→ **The problem**: From the listing below, pull out all lines with "data" in them.

++++++++++++++++++++

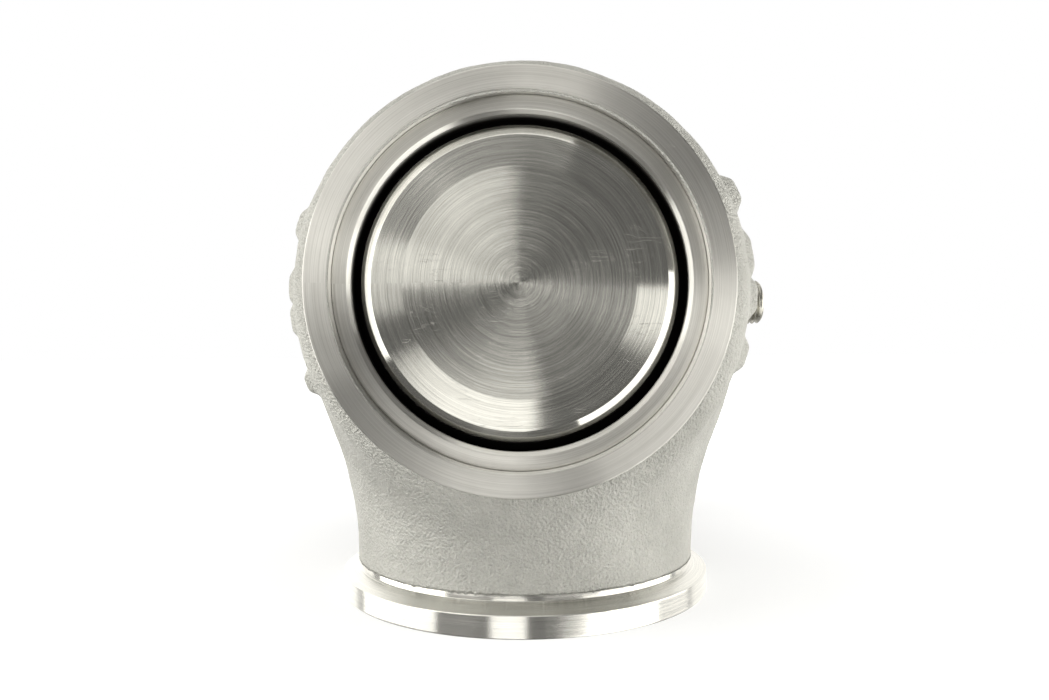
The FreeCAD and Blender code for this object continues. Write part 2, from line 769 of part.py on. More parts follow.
# ------------------------------------------------------- stem bush and seals
stem_bush = turned(
    "stem_bush",
    [
        (guide_bore, base_y + 1.9),
        (guide_bore + 0.5, base_y + 1.4),
        (D.guide_hole_radius, base_y + 1.4),
        (D.guide_hole_radius, 103.4),
        (guide_bore, 103.4),
    ],
)
NODES.append(stem_bush)
stem_seal = turned(
    "stem_seal",
    [
        (guide_bore + 0.5, 103.5),
        (D.guide_hole_radius - 0.05, 103.5),
        (D.guide_hole_radius - 0.05, 106.8),
        (guide_bore + 0.5, 106.8),
        (guide_bore, 106.3),
        (guide_bore + 0.7, 105.1),
        (guide_bore, 104.0),
    ],
)
NODES.append(stem_seal)
seal_clip = circlip("seal_circlip", 6.4, 8.75, 106.95, 107.85, 38.0)
NODES.append(seal_clip)


# -------------------------------------------------------------- air fittings
def air_union(label, face, height, side):
    """A male-threaded union along X with a cone seat, screwed into a port at the given y."""
    body = new_body(label)
    s = new_sketch(body, label + "_profile", "XY_Plane")
    # turned about an axis parallel to X: radius is measured from the port axis
    start = face + 1.0
    pts = [
        (face - 9.5, 1.7),
        (face - 9.5, 3.9),
        (face - 9.0, 4.4),
        (face + 0.0, 4.4),
        (face + 1.0, 4.4),
        (start, 6.6),
        (start + 1.2, 6.6),
        (start + 1.2, 4.6),
        (start + 8.4, 4.6),
        (start + 9.4, 5.6),
        (start + 10.4, 5.6),
        (start + 11.4, 6.58),
        (start + 25.0, 6.58),
        (start + 25.8, 5.8),
        (start + 25.8, 4.2),
        (start + 22.6, 1.7),
    ]
    outline(s, [(p[0], p[1]) for p in pts])
    before = 0.0
    s.AttachmentOffset = FreeCAD.Placement(V(0, num(height), 0), FreeCAD.Rotation())
    bind(s, "AttachmentOffset.Base.y", height)
    feature = body.newObject("PartDesign::Revolution", label + "_turned")
    feature.Profile = s
    feature.ReferenceAxis = (s, ["H_Axis"])
    feature.Angle = 360.0
    must_add(body, before, label)
    # hexagon of the spanner size
    h = new_sketch(body, label + "_hex", "YZ_Plane")
    h.AttachmentOffset = FreeCAD.Placement(V(num(height), 0, num(start) + 1.0), FreeCAD.Rotation())
    bind(h, "AttachmentOffset.Base.x", height)
    bind(h, "AttachmentOffset.Base.z", start + 1.0)
    hexagon(h, 12.0)
    circle(h, 0, 0, 3.0)
    pad(body, label + "_spanner", h, 6.0)
    turn = num(D.clock_angle) + (180.0 if side < 0 else 0.0)
    body.Placement = FreeCAD.Placement(V(0, 0, 0), FreeCAD.Rotation(V(0, 1, 0), turn))
    body.setExpression("Placement.Rotation.Angle", "Dimensions.clock_angle + %g" % (180.0 if side < 0 else 0.0))
    return body


lower_fitting = air_union("lower_air_fitting", D.port_face_radius, D.port_y, 1)
NODES.append(lower_fitting)
top_fitting = air_union("upper_air_fitting", D.port_face_radius, D.cap_port_y, -1)
NODES.append(top_fitting)


# --------------------------------------------------------------- port plugs
def port_plug(label, at_degrees, count):
    """A threaded plug with a hexagon socket, along X, repeated about the valve axis."""
    body = new_body(label)
    s = new_sketch(body, label + "_profile", "XY_Plane", (0, D.port_y, 0))
    face = D.port_face_radius
    outline(
        s,
        [
            (face - 8.5, 0),
            (face - 8.5, 3.9),
            (face - 8.0, 4.4),
            (face + 1.0, 4.4),
            (face + 1.0, 7.0),
            (face + 4.5, 7.0),
            (face + 5.0, 6.5),
            (face + 5.0, 0),
        ],
    )
    feature = body.newObject("PartDesign::Revolution", label + "_turned")
    feature.Profile = s
    feature.ReferenceAxis = (s, ["H_Axis"])
    feature.Angle = 360.0
    must_add(body, 0.0, label)
    h = new_sketch(body, label + "_key_profile", "YZ_Plane", (D.port_y, 0, face + 5.0))
    hexagon(h, 5.0)
    key = pocket(body, label + "_key", h, 4.0)
    if count > 1:
        polar(body, label + "_all", [feature, key], count)
    turn = num(D.clock_angle) + at_degrees
    body.Placement = FreeCAD.Placement(V(0, 0, 0), FreeCAD.Rotation(V(0, 1, 0), turn))
    body.setExpression("Placement.Rotation.Angle", "Dimensions.clock_angle + %g" % at_degrees)
    return body


air_plug = port_plug("air_port_plug", 180.0, 1)
NODES.append(air_plug)
coolant_plugs = port_plug("coolant_port_plugs", 90.0, 2)
NODES.append(coolant_plugs)

# sealing washers under the four base ports and the cap port
washers = new_body("sealing_washers")
s = new_sketch(washers, "washer_profile", "YZ_Plane", (D.port_y, 0, D.port_face_radius))
circle(s, 0, 0, 7.2)
circle(s, 0, 0, 4.5)
one = pad(washers, "washer", s, 1.0)
polar(washers, "base_washers", [one], 4)
s = new_sketch(washers, "cap_washer_profile", "YZ_Plane", (D.cap_port_y, 0, -(D.port_face_radius + 1.0)))
circle(s, 0, 0, 7.2)
circle(s, 0, 0, 4.5)
pad(washers, "cap_washer", s, 1.0)
clocked(washers)
NODES.append(washers)

# ----------------------------------------------------- diaphragm and its plates
plate = turned(
    "lower_diaphragm_plate",
    [
        (D.thread_radius + 0.05, D.stem_shoulder_y),
        (27.4, D.stem_shoulder_y),
        (28.2, D.stem_shoulder_y + 0.8),
        (28.2, D.stem_shoulder_y + 2.0),
        (D.thread_radius + 0.05, D.stem_shoulder_y + 2.0),
    ],
)
NODES.append(plate)

rubber = D.rubber_thickness
sheet_y = D.stem_shoulder_y + 2.0
diaphragm = turned(
    "diaphragm",
    [
        (D.thread_radius + 0.1, sheet_y),
        (29.4, sheet_y, (30.6, 112.45)),
        (31.1, sheet_y + 1.7),
        (31.1, 121.0, (32.825, 122.5)),
        (34.55, 121.0),
        (34.55, D.clamp_y + 1.2, (34.9, 118.35)),
        (D.air_chamber_radius - 0.6, D.clamp_y),
        (D.rim_radius - 0.2, D.clamp_y),
        (D.rim_radius - 0.2, D.clamp_y + rubber),
        (D.air_chamber_radius - 0.25, D.clamp_y + rubber),
        (D.air_chamber_radius - 0.25, 121.0, (32.825, 124.0)),
        (29.6, 121.0),
        (29.6, sheet_y + rubber + 0.4),
        (29.2, sheet_y + rubber),
        (D.thread_radius + 0.1, sheet_y + rubber),
    ],
)
sk = new_sketch(diaphragm, "diaphragm_hole_profile", "XZ_Plane", (0, 0, -(D.clamp_y - 1.0)))
circle(sk, D.cap_screw_circle * 0.92388, D.cap_screw_circle * 0.38268, 2.8)
hole = pocket(diaphragm, "diaphragm_hole", sk, 4.0)
polar(diaphragm, "diaphragm_holes", [hole], 8)
clocked(diaphragm)
NODES.append(diaphragm)

piston_y = sheet_y + rubber
piston = turned(
    "spring_piston",
    [
        (D.thread_radius + 0.05, piston_y),
        (28.6, piston_y),
        (29.4, piston_y + 0.8),
        (29.4, 125.2),
        (28.8, 125.8),
        (27.4, 125.8),
        (26.8, 125.2),
        (26.8, piston_y + 4.0, (26.3, 116.6)),
        (25.3, piston_y + 2.5),
        (D.thread_radius + 0.05, piston_y + 2.5),
    ],
)
NODES.append(piston)

washer_y = piston_y + 2.5
piston_washer = turned(
    "piston_washer",
    [
        (D.thread_radius + 0.1, washer_y),
        (11.0, washer_y),
        (11.0, washer_y + 1.5),
        (D.thread_radius + 0.1, washer_y + 1.5),
    ],
)
NODES.append(piston_washer)

nut_y = washer_y + 1.5
nut = new_body("stem_nut")
s = new_sketch(nut, "nut_profile", "XZ_Plane", (0, 0, -nut_y))
hexagon(s, 13.0)
circle(s, 0, 0, D.thread_radius + 0.02)
pad(nut, "nut_hexagon", s, 5.2, reverse=True)
s = new_sketch(nut, "nut_collar_profile", "XZ_Plane", (0, 0, -(nut_y + 5.2)))
circle(s, 0, 0, 5.9)
circle(s, 0, 0, D.thread_radius + 0.02)
pad(nut, "nut_collar", s, 1.6, reverse=True)
NODES.append(nut)


# ------------------------------------------------------------------- springs
def spring(label, mean_radius, wire, low, high, turns):
    body = new_body(label)
    s = new_sketch(body, label + "_wire", "XY_Plane")
    circle(s, mean_radius, low + wire * 0.5, wire * 0.5)
    doc.recompute()
    helix = body.newObject("PartDesign::AdditiveHelix", label + "_coil")
    helix.Profile = s
    helix.ReferenceAxis = (s, ["V_Axis"])
    helix.Mode = "height-turns-growth"
    helix.Height = num(high) - num(low) - num(wire)
    helix.setExpression("Height", "%s - %s - %s" % (high.text, low.text, wire.text))
    helix.Turns = turns
    helix.Growth = 0.0
    doc.recompute()
    length = turns * math.hypot(2 * math.pi * num(mean_radius), (num(high) - num(low) - num(wire)) / turns)
    expected = length * math.pi * (num(wire) / 2) ** 2
    if abs(body.Shape.Volume - expected) > 0.03 * expected:
        raise RuntimeError("%s has volume %.1f, expected %.1f" % (label, body.Shape.Volume, expected))
    return body


spring_low = washer_y + 0.02
spring_high = D.cap_inner_top - 0.02
outer_spring = spring("outer_spring", D.outer_spring_radius, D.outer_wire, spring_low, spring_high, 5)
NODES.append(outer_spring)
inner_spring = spring("inner_spring", D.inner_spring_radius, D.inner_wire, spring_low, spring_high, 6.5)
NODES.append(inner_spring)

# -------------------------------------------------------------- actuator cap
cap_y = D.clamp_y + rubber
cap = new_body("actuator_cap")
sk = new_sketch(cap, "cap_profile")
outline(
    sk,
    [
        (0, D.cap_inner_top - 3.0),
        (11.0, D.cap_inner_top - 3.0),
        (11.0, D.cap_inner_top),
        (D.air_chamber_radius - 3.0, D.cap_inner_top, (35.4, 155.1)),
        (D.air_chamber_radius, D.cap_inner_top - 3.0),
        (D.air_chamber_radius, cap_y),
        (D.rim_radius - 0.5, cap_y),
        (D.rim_radius, cap_y + 0.5),
        (D.rim_radius, cap_y + D.cap_flange_thickness - 0.8),
        (D.rim_radius - 0.8, cap_y + D.cap_flange_thickness),
        (D.cap_wall_radius, cap_y + D.cap_flange_thickness),
        (D.cap_wall_radius, D.cap_top - 5.0, (38.3, 159.5)),
        (D.cap_wall_radius - 5.0, D.cap_top),
        (0, D.cap_top),
    ],
)
revolve(cap, "cap_turned", sk)
# port boss on the side of the cap, on the -X side
sk = new_sketch(cap, "cap_boss_profile", "YZ_Plane", (D.cap_port_y, 0, -D.port_face_radius))
circle(sk, 0, 0, D.port_boss_radius)
pad(cap, "cap_boss", sk, 6.0)
sk = new_sketch(cap, "cap_port_profile", "YZ_Plane", (D.cap_port_y, 0, -(D.port_face_radius + 1.0)))
circle(sk, 0, 0, D.port_hole_radius)
pocket(cap, "cap_port", sk, 12.0, reverse=True)
sk = new_sketch(cap, "cap_hole_profile", "XZ_Plane", (0, 0, -(cap_y - 1.0)))
circle(sk, D.cap_screw_circle * 0.92388, D.cap_screw_circle * 0.38268, 2.75)
hole = pocket(cap, "cap_hole", sk, 8.0)
polar(cap, "cap_holes", [hole], 8)
# shallow turned recess in the top, left bare
sk = new_sketch(cap, "cap_recess_profile")
outline(
    sk,
    [
        (0, D.cap_top + 0.5),
        (27.0, D.cap_top + 0.5),
        (27.0, D.cap_top - 0.6),
        (26.4, D.cap_top - 1.2),
        (0, D.cap_top - 1.2),
    ],
)
revolve(cap, "cap_recess", sk, cut=True)
clocked(cap)
NODES.append(cap)

# --------------------------------------------------------------------- check
doc.recompute()
failed = []
for obj in doc.Objects:
    if "Invalid" in obj.State or "Error" in obj.State:
        failed.append("%s %s" % (obj.Label, obj.State))
for node in NODES:
    shape = node.Shape
    if shape.isNull() or not shape.isValid() or not shape.Solids:
        failed.append(node.Label + " has no valid shape")
if failed:
    raise RuntimeError("; ".join(failed))

os.makedirs("parts", exist_ok=True)
for node in NODES:
    node.Shape.exportStep("parts/%s.step" % node.Label)
    box = node.Shape.BoundBox
    print(
        "%-24s solids %d volume %9.1f  x %.2f..%.2f  y %.2f..%.2f  z %.2f..%.2f"
        % (node.Label, len(node.Shape.Solids), node.Shape.Volume, box.XMin, box.XMax, box.YMin, box.YMax, box.ZMin, box.ZMax)
    )
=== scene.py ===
import math

import bmesh
import bpy
import numpy as np
from mathutils import Matrix, Vector, noise


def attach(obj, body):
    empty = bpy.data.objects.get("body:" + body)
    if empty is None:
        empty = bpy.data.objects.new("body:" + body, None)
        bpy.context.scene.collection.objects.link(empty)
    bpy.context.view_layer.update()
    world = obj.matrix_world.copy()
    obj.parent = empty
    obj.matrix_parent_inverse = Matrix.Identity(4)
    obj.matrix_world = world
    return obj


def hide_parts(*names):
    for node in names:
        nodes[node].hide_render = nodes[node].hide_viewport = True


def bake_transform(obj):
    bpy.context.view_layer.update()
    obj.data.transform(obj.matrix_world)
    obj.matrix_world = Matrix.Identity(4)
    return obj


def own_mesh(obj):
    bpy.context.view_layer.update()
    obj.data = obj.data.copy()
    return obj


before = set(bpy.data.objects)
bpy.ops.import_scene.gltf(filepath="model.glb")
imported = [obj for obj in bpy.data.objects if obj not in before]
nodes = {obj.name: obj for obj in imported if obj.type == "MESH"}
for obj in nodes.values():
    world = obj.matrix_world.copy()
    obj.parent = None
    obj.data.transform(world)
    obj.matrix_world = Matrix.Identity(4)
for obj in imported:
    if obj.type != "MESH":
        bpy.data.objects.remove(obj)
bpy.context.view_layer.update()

MM = 0.001
scene = bpy.context.scene
scene.view_settings.view_transform = "Standard"
scene.view_settings.look = "None"
scene.view_settings.exposure = 0.0
scene.view_settings.gamma = 1.0

OUTLET_Y = 47.3
CLOCK = math.radians(-2.2)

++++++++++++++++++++

→ **Written response**:
    empty = bpy.data.objects.get("body:" + body)
        empty = bpy.data.objects.new("body:" + body, None)
    obj.data.transform(obj.matrix_world)
    obj.data = obj.data.copy()
before = set(bpy.data.objects)
imported = [obj for obj in bpy.data.objects if obj not in before]
    obj.data.transform(world)
        bpy.data.objects.remove(obj)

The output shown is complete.